#### JOB:
Your task is to copy a single run of lines that starts at the line with "places = port_places()" and stops at the line with "bpy.data.objects.remove(obj)", keeping both ends. Copy nothing else.

#### TASK DATA:
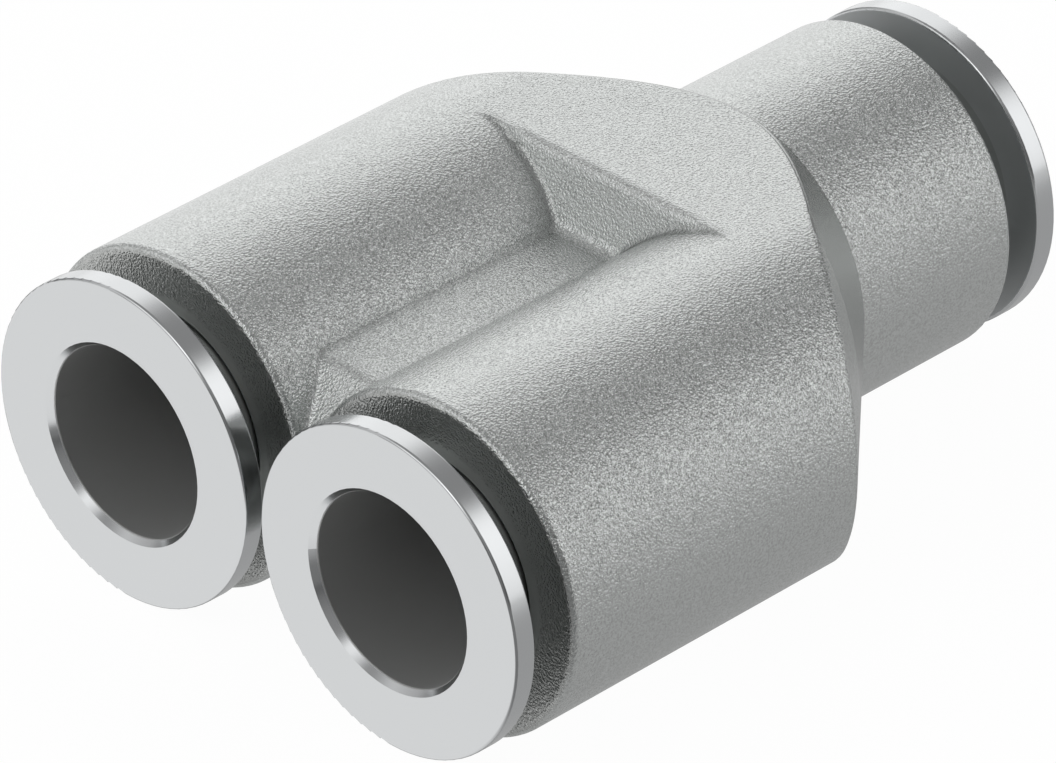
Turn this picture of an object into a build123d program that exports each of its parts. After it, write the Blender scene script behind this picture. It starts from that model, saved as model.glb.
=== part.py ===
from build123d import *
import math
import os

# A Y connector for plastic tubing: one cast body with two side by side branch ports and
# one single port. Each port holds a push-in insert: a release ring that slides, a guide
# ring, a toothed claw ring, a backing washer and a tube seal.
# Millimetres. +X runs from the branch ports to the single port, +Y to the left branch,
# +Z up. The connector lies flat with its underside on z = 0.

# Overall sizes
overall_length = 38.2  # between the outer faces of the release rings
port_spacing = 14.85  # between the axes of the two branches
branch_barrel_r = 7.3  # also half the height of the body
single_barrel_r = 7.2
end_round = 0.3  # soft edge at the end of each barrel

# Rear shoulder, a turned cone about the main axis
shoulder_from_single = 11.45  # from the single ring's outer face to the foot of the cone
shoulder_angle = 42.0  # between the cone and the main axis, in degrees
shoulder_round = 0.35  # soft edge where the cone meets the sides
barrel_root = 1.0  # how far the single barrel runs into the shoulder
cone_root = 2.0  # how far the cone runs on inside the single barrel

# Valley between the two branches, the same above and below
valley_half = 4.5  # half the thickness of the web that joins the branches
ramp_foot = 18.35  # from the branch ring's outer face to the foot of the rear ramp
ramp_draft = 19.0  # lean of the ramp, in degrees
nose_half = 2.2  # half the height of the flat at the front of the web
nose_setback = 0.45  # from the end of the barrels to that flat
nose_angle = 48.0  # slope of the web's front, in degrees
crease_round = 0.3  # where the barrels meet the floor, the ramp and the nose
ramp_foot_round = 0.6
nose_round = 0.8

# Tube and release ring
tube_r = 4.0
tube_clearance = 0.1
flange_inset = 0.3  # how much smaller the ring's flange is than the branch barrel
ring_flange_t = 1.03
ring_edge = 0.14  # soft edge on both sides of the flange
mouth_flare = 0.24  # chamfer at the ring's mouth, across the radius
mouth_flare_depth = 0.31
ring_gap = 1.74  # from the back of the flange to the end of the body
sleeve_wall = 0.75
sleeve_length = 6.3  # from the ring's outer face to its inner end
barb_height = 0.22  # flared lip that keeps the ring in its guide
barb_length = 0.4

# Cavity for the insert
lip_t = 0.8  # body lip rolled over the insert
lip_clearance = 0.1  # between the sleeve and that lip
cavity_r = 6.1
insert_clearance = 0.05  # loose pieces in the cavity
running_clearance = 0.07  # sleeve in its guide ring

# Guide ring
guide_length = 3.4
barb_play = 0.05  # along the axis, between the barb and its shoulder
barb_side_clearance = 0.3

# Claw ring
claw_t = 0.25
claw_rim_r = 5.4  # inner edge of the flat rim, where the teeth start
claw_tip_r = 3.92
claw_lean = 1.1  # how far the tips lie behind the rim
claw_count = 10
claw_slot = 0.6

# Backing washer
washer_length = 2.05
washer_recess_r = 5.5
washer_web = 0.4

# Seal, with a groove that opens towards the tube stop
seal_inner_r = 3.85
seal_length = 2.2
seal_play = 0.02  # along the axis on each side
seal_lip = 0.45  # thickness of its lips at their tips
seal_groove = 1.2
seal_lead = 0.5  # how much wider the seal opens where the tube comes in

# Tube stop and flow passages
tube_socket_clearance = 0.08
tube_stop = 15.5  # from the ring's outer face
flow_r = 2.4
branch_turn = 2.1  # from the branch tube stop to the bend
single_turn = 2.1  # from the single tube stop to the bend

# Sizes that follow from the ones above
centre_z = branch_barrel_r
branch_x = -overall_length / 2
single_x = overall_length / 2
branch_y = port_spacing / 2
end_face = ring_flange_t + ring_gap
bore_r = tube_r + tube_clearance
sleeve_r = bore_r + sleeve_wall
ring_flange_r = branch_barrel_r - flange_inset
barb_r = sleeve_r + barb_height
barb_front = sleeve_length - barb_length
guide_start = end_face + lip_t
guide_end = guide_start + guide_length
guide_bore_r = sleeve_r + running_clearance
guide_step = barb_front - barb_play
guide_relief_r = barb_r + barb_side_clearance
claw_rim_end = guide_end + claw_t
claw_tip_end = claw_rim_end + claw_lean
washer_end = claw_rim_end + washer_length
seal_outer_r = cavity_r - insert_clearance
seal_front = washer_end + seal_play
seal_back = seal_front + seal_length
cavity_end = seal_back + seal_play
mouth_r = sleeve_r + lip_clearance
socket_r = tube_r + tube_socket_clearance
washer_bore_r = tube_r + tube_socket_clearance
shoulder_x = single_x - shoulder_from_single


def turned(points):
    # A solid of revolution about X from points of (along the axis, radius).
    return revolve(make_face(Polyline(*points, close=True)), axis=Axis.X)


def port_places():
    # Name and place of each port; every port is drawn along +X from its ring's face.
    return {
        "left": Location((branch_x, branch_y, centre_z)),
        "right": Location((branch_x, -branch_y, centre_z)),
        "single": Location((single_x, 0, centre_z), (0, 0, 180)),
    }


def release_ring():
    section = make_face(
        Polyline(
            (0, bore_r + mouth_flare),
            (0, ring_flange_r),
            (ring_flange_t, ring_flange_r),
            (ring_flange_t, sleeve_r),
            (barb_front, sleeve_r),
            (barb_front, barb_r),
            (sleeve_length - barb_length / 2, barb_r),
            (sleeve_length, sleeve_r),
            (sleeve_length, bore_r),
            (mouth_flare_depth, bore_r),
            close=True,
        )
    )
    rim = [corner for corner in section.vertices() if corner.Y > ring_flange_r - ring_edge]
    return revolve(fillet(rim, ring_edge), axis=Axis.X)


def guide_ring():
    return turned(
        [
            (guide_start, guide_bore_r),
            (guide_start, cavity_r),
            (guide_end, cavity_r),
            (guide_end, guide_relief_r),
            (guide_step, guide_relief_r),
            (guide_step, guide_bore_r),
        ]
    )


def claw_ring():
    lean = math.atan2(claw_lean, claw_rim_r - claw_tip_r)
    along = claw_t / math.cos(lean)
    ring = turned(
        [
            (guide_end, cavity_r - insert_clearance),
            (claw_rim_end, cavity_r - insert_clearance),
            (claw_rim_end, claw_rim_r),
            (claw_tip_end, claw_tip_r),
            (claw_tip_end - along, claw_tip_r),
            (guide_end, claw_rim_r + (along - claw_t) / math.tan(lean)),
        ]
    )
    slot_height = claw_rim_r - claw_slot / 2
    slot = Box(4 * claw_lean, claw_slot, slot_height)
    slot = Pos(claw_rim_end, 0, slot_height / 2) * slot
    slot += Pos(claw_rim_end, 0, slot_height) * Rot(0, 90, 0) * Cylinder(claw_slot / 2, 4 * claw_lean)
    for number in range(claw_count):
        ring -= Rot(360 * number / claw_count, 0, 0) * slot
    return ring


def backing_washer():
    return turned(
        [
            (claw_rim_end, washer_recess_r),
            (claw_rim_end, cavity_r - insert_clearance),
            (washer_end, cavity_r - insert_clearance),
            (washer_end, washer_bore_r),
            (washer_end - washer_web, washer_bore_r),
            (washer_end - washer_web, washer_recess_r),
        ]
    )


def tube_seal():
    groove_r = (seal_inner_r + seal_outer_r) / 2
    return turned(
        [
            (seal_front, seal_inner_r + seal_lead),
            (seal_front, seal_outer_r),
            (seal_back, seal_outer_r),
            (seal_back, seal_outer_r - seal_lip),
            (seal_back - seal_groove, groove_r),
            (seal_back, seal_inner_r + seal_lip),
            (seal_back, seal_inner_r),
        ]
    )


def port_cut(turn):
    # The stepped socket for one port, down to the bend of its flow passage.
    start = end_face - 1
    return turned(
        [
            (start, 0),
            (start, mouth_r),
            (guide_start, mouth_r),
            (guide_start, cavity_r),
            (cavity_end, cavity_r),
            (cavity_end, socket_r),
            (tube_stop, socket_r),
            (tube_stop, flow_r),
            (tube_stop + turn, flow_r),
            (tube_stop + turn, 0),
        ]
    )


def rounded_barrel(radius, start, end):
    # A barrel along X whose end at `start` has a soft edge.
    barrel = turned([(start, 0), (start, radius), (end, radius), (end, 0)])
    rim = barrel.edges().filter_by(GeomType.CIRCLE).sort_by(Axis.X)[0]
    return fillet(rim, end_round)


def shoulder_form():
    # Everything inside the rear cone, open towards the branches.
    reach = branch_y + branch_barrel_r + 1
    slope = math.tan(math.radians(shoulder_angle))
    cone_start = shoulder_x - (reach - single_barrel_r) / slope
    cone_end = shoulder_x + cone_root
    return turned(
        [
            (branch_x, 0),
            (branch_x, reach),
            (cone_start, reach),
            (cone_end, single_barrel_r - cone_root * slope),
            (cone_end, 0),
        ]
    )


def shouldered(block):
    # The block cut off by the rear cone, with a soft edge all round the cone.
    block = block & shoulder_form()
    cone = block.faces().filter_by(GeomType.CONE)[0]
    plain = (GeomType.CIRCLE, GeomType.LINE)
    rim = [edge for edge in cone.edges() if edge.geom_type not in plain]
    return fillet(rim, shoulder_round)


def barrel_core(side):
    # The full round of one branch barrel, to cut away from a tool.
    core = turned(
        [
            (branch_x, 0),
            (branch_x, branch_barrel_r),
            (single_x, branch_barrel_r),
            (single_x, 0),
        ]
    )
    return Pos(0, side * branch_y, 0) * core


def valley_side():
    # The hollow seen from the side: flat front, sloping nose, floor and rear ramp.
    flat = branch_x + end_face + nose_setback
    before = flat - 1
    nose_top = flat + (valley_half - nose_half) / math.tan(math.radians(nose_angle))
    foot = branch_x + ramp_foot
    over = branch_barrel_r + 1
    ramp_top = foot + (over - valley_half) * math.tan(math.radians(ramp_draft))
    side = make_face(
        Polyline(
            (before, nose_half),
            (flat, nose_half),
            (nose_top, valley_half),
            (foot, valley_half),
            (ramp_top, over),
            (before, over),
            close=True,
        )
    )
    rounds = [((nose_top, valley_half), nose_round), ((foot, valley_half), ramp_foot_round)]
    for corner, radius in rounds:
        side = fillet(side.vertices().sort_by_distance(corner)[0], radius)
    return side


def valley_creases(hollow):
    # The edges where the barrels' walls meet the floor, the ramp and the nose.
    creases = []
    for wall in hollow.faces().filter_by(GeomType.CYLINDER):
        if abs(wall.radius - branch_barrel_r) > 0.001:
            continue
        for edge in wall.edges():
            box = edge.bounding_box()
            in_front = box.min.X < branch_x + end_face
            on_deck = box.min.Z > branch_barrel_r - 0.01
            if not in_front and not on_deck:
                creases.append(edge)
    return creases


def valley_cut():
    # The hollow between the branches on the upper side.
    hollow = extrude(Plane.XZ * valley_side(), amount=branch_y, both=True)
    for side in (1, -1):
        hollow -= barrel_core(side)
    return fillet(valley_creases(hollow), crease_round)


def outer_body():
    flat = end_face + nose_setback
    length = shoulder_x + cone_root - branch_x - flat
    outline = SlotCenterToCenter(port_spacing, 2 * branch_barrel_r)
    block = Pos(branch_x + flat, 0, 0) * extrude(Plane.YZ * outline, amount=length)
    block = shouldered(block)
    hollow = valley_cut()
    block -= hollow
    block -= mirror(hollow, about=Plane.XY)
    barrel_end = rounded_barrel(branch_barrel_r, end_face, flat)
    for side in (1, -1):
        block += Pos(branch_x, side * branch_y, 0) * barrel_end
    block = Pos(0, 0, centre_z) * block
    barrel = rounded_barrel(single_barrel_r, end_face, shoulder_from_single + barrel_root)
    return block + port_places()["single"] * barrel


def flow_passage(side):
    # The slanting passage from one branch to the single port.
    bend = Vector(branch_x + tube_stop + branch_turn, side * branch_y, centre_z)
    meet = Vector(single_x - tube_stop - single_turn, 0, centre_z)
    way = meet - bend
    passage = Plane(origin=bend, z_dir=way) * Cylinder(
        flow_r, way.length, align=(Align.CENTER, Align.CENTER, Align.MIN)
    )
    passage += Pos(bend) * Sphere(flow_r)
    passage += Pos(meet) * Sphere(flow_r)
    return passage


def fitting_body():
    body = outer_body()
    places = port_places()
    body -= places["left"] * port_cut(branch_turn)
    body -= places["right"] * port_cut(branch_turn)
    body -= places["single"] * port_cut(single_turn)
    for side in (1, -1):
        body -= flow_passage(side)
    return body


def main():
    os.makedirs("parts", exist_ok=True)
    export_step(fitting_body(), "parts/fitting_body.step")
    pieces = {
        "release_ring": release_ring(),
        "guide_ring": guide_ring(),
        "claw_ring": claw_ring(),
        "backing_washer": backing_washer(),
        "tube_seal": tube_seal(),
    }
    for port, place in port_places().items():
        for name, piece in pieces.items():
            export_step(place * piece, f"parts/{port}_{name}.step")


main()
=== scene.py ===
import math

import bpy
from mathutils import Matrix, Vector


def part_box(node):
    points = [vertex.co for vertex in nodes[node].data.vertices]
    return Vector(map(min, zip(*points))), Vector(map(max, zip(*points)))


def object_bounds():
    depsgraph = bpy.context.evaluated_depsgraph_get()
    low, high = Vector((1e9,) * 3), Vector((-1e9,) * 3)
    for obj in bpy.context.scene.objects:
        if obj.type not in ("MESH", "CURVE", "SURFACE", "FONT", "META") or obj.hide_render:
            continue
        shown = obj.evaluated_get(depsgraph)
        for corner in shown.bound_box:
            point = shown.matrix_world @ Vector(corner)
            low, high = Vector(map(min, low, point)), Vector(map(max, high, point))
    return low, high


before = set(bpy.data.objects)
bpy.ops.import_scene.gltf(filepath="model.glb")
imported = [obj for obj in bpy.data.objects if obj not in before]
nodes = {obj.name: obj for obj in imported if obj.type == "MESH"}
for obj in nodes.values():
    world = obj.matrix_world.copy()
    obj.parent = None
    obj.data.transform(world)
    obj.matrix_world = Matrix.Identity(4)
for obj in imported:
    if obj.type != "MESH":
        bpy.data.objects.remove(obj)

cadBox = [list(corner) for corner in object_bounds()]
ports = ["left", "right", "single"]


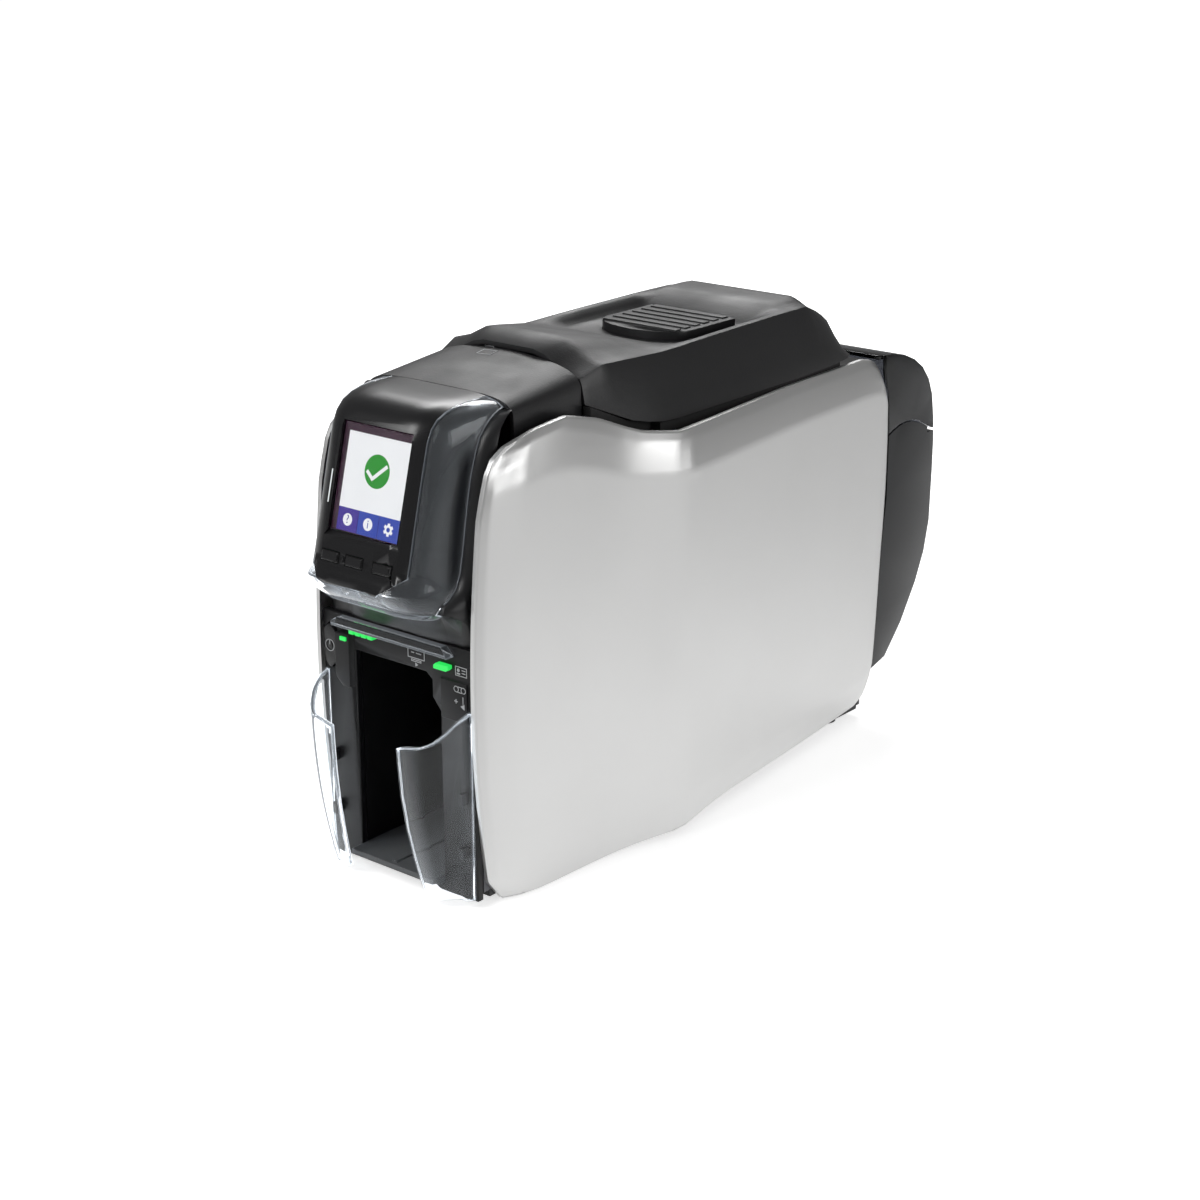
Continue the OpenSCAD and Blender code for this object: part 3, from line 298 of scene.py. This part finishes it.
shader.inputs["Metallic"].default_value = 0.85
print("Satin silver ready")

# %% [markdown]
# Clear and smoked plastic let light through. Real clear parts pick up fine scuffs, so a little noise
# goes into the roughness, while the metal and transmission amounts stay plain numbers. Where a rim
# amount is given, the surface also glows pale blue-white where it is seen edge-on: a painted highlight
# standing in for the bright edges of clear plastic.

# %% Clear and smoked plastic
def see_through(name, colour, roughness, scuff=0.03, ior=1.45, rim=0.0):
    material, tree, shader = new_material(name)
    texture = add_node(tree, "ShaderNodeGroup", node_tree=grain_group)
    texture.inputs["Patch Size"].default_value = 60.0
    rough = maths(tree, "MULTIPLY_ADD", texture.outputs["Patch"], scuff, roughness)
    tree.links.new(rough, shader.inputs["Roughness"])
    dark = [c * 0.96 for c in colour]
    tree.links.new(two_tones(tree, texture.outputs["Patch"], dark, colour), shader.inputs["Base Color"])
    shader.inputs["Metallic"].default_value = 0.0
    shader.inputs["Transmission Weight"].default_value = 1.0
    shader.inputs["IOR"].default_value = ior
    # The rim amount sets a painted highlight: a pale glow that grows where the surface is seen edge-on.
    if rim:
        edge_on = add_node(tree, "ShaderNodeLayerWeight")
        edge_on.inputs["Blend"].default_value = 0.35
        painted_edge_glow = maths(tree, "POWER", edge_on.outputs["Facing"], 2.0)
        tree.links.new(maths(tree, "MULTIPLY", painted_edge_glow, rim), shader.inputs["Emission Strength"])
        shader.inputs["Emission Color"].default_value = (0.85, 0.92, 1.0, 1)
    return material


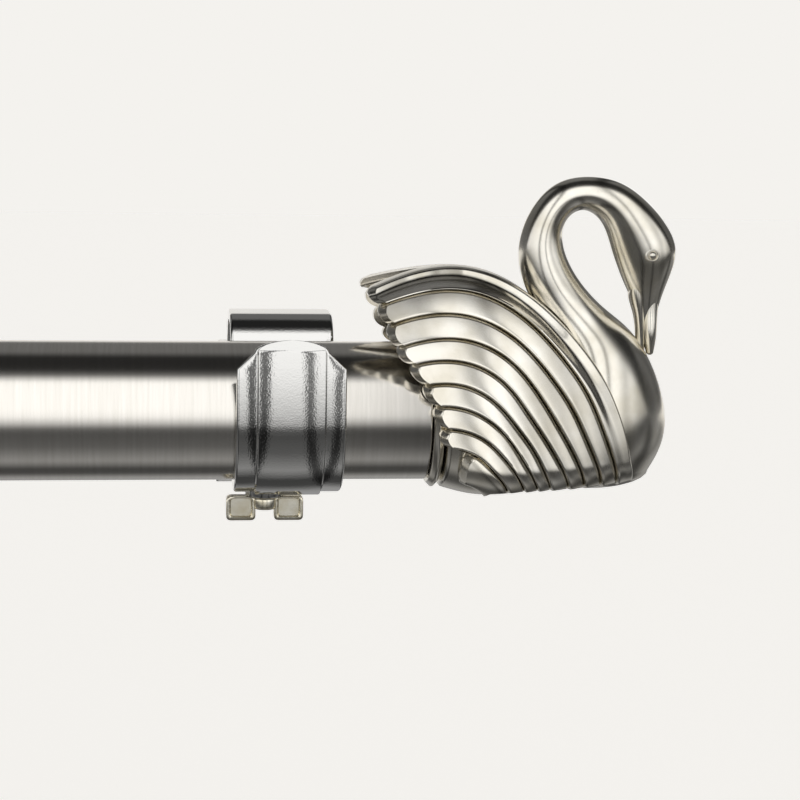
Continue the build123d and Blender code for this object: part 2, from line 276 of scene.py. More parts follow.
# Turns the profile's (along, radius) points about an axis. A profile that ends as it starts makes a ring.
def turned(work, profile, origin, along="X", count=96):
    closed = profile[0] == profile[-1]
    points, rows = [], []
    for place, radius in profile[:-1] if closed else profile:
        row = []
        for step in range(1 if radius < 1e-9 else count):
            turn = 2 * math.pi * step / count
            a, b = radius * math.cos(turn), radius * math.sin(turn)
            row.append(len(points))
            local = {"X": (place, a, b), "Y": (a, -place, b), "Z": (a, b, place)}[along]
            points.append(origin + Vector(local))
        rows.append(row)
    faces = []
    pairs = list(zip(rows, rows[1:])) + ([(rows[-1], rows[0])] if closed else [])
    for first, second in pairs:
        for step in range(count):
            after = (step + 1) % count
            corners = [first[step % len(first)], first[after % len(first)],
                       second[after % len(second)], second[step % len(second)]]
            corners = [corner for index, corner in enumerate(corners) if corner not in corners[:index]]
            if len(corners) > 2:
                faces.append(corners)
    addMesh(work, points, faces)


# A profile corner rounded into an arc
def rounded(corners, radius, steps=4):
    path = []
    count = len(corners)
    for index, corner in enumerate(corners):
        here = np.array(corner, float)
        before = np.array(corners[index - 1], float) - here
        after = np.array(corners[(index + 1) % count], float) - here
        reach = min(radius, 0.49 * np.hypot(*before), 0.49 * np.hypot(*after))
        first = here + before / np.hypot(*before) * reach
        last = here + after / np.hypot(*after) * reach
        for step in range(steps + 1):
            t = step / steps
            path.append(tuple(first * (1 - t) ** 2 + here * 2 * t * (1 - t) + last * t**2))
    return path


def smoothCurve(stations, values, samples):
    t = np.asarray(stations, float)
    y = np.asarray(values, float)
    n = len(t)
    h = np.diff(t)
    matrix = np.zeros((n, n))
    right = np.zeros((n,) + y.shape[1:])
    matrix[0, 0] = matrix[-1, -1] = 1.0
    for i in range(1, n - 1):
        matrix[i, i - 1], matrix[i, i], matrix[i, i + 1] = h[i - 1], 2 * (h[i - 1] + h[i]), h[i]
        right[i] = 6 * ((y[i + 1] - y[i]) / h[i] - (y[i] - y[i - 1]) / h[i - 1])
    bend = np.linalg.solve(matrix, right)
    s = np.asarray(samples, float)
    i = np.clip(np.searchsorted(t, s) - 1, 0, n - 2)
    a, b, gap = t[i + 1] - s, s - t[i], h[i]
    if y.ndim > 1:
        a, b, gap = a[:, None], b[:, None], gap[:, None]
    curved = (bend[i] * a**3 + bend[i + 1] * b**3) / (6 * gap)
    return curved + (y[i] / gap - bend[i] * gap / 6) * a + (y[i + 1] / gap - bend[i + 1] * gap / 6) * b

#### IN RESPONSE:
    places = port_places()
    body -= places["left"] * port_cut(branch_turn)
    body -= places["right"] * port_cut(branch_turn)
    body -= places["single"] * port_cut(single_turn)
    for side in (1, -1):
        body -= flow_passage(side)
    return body


def main():
    os.makedirs("parts", exist_ok=True)
    export_step(fitting_body(), "parts/fitting_body.step")
    pieces = {
        "release_ring": release_ring(),
        "guide_ring": guide_ring(),
        "claw_ring": claw_ring(),
        "backing_washer": backing_washer(),
        "tube_seal": tube_seal(),
    }
    for port, place in port_places().items():
        for name, piece in pieces.items():
            export_step(place * piece, f"parts/{port}_{name}.step")


main()
=== scene.py ===
import math

import bpy
from mathutils import Matrix, Vector


def part_box(node):
    points = [vertex.co for vertex in nodes[node].data.vertices]
    return Vector(map(min, zip(*points))), Vector(map(max, zip(*points)))


def object_bounds():
    depsgraph = bpy.context.evaluated_depsgraph_get()
    low, high = Vector((1e9,) * 3), Vector((-1e9,) * 3)
    for obj in bpy.context.scene.objects:
        if obj.type not in ("MESH", "CURVE", "SURFACE", "FONT", "META") or obj.hide_render:
            continue
        shown = obj.evaluated_get(depsgraph)
        for corner in shown.bound_box:
            point = shown.matrix_world @ Vector(corner)
            low, high = Vector(map(min, low, point)), Vector(map(max, high, point))
    return low, high


before = set(bpy.data.objects)
bpy.ops.import_scene.gltf(filepath="model.glb")
imported = [obj for obj in bpy.data.objects if obj not in before]
nodes = {obj.name: obj for obj in imported if obj.type == "MESH"}
for obj in nodes.values():
    world = obj.matrix_world.copy()
    obj.parent = None
    obj.data.transform(world)
    obj.matrix_world = Matrix.Identity(4)
for obj in imported:
    if obj.type != "MESH":
        bpy.data.objects.remove(obj)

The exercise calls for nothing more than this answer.